The company cut the full-year sales guidance to a midpoint of $6.50 billion in a response to the news, with reported operating earnings seen at a midpoint of $595 million, as adjusted earnings are only seen between $1.11 and $1.23 per share. On the back of these dreadful results, share fell to the $10 mark in August.

In November, third quarter sales were reported to be down 7%, half of which were explained by the stronger dollar. This means that full-year sales are seen at just $6.2 billion, down nearly a billion from the original guidance to the year despite inflationary pressures, with earnings now seen between $0.95 and $1.02 per share, as the fourth quarter is expected to be very soft.

Leverage – The Cause Of All Evils

The issue is that despite another soft year, Hanesbrands shares have fallen to $6 per share, despite an adjusted (and GAAP) earnings number around a dollar per share. This is due to the dreadful operating performance, which means that leverage has increased on two fronts, as net debt rose to $3.7 billion, while trailing EBITDA has fallen to $932 million, for effectively a 4 times leverage ratio.

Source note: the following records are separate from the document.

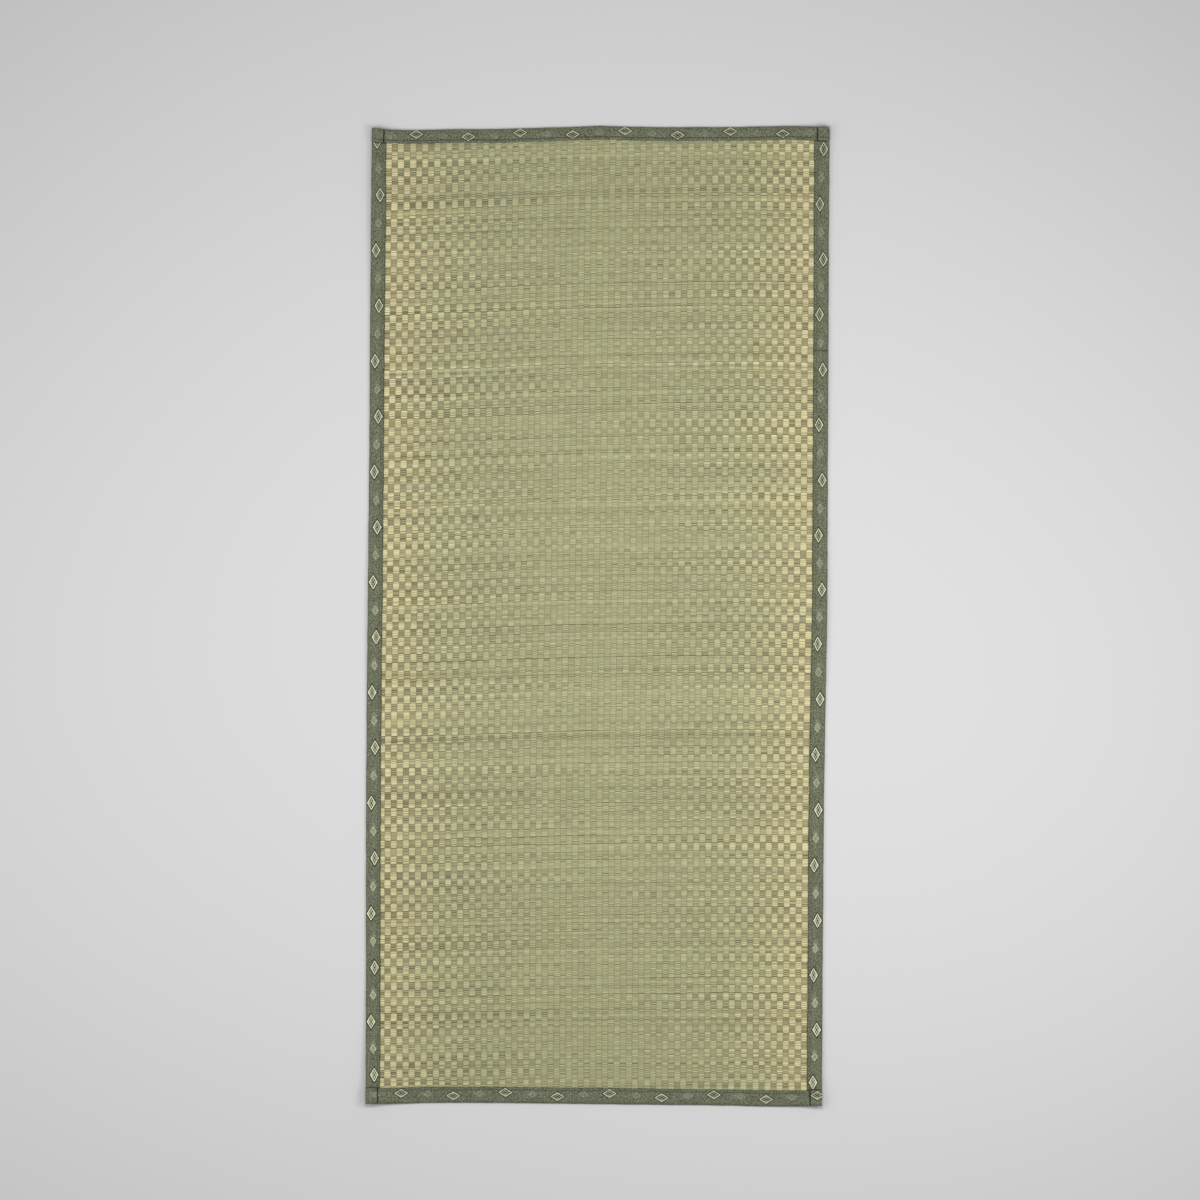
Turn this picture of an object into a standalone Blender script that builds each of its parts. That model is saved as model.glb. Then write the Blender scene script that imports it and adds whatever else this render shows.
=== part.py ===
"""A flat rush floor mat, about 0.70 by 1.50 m, bound on all four edges with woven cloth tape.

X runs across the mat, Y along it and Z up. The mat lies on z = 0 with its middle at the origin.
"""
import bisect
import math
from collections import namedtuple

import bmesh
import bpy

# Sizes in metres
MAT_WIDTH = 0.7015
MAT_LENGTH = 1.4955
RUSH_THICK = 0.0030
VALLEY_THICK = 0.0022
RIM_THICK = 0.0024
TAPE_THICK = 0.0010
GAP = 0.0003
LAYER = TAPE_THICK + GAP

# Ribs of the weave: the rushes dive between one column of checks and the next
RIB_COUNT = 71

# Tape: width seen on the face, width turned under, and depth of the fold round the edge
SIDE_TAPE_WIDTH = 0.0232
LEFT_TAPE_WIDTH = 0.0223
FAR_TAPE_WIDTH = 0.0208
NEAR_TAPE_WIDTH = 0.0245
UNDER_WIDTH = 0.0200
FOLD_DEPTH = 0.0026
FOLD_ANGLES = (90, 45, 15, -15, -45, -90)
RIM_INSET = 0.0032
RUSH_START = 0.0006
RIB_FADE = 0.0040

# Across a tape's face: the flat lip, the dip where it is sewn, and the puffed cloth outside it
LIP_WIDTH = 0.0034
SEAM_INSET = 0.0048
CROWN_START = 0.0022
LIP_RISE = 0.0002
SHOULDER_RISE = 0.0007
CROWN_RISE = 0.0010

# The mat rises on to the turned-under tape between these distances from its edge
RAMP_START = 0.0215
RAMP_END = 0.0550

# An end tape climbs on to the side tape between these distances from the side
CLIMB_START = 0.0262
CLIMB_END = 0.0240

# The end tape's tail is turned back over each corner
TAB_LENGTH = 0.0170
TAB_START = 0.0012
TURN_RADIUS = 0.0004
TURN_ANGLES = (-30, 30, 90)
TAIL_REACH = 0.6

# A lifted edge settles to the floor over this distance
LIFT_REACH = 0.090

# Middle of the finished mat's box, against the rectangle that the tables below start from
BOX_MIDDLE_X = 0.00024
BOX_MIDDLE_Y = -0.00018

# Edge lines against a straight 0.7015 by 1.4955 m rectangle: the mat leans and its sides bow
SideRow = namedtuple("SideRow", "along left right")
SIDES = (
    SideRow(-0.7478, -0.0040, -0.0072),
    SideRow(-0.4840, -0.0038, -0.0053),
    SideRow(-0.2390, -0.0033, -0.0032),
    SideRow(0.0060, -0.0010, 0.0010),
    SideRow(0.2500, 0.0013, 0.0023),
    SideRow(0.4950, 0.0032, 0.0033),
    SideRow(0.7478, 0.0058, 0.0045),
)
EndRow = namedtuple("EndRow", "across near far")
ENDS = (
    EndRow(-0.3508, 0.0016, -0.0008),
    EndRow(-0.3075, 0.0010, -0.0035),
    EndRow(-0.2310, 0.0026, -0.0023),
    EndRow(-0.1540, 0.0024, -0.0018),
    EndRow(-0.0320, 0.0012, 0.0018),
    EndRow(0.0020, 0.0007, 0.0028),
    EndRow(0.0900, -0.0003, 0.0008),
    EndRow(0.2120, -0.0018, 0.0014),
    EndRow(0.2890, -0.0032, 0.0026),
    EndRow(0.3508, -0.0018, 0.0010),
)

# Height by which the side edges stand off the floor
LiftRow = namedtuple("LiftRow", "along left right")
LIFTS = (
    LiftRow(-0.7478, 0.0075, 0.0050),
    LiftRow(-0.6700, 0.0038, 0.0022),
    LiftRow(-0.5500, 0.0, 0.0),
    LiftRow(-0.1500, 0.0, 0.0),
    LiftRow(0.0150, 0.0026, 0.0032),
    LiftRow(0.1800, 0.0, 0.0),
    LiftRow(0.3600, 0.0006, 0.0020),
    LiftRow(0.5000, 0.0020, 0.0012),
    LiftRow(0.6680, 0.0064, 0.0026),
    LiftRow(0.7478, 0.0038, 0.0030),
)

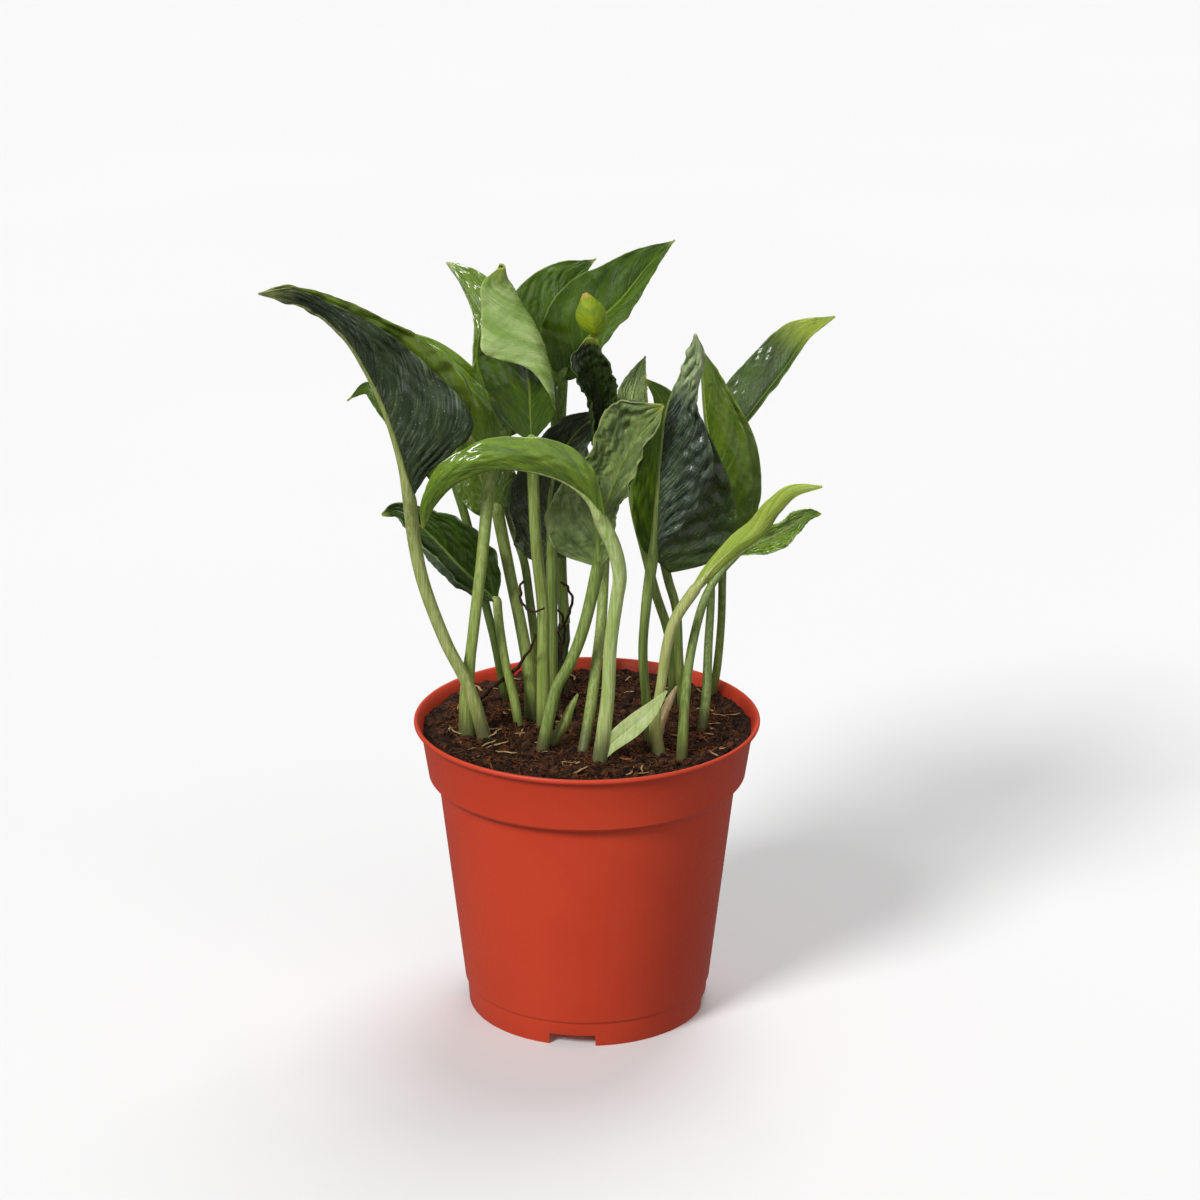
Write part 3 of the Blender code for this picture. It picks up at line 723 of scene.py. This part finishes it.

Most of this money went into inventories, and thus could come back quite soon, as the company continues to spent $200 million on the annual dividend, while having bought back some shares earlier this year, albeit at a reasonable pace.

Right now, the dividend of $0.60 per share translates into a 10% dividend yield, yet the potential to deleverage is very limited here. That is needed, as inventories need to come down, certainty as EBITDA will likely be pressured as well, pushing up leverage ratios higher going forward, on the back of a poor fourth quarter earnings outlook.

One might expect that every day, basic, and low-cost apparel should be quite stable, as the woes at Hanesbrands have been going on for years, with concerns now aggravated by leverage concerns.

Right now this is not the time to get bearish, but the question is if it is time to become upbeat on Hanesbrands here. This relates to the business and its earnings potential, and the potential for dilution down the road as well. The stubbornness and aggressive dividends and buybacks make me cautious about Hanesbrands Inc. here, as I wished management would have been much more conservative with its financials. While Hanesbrands shares might be a reasonable investment here in the long run, if you have a high tolerance for risk, I see very few triggers to get involved here.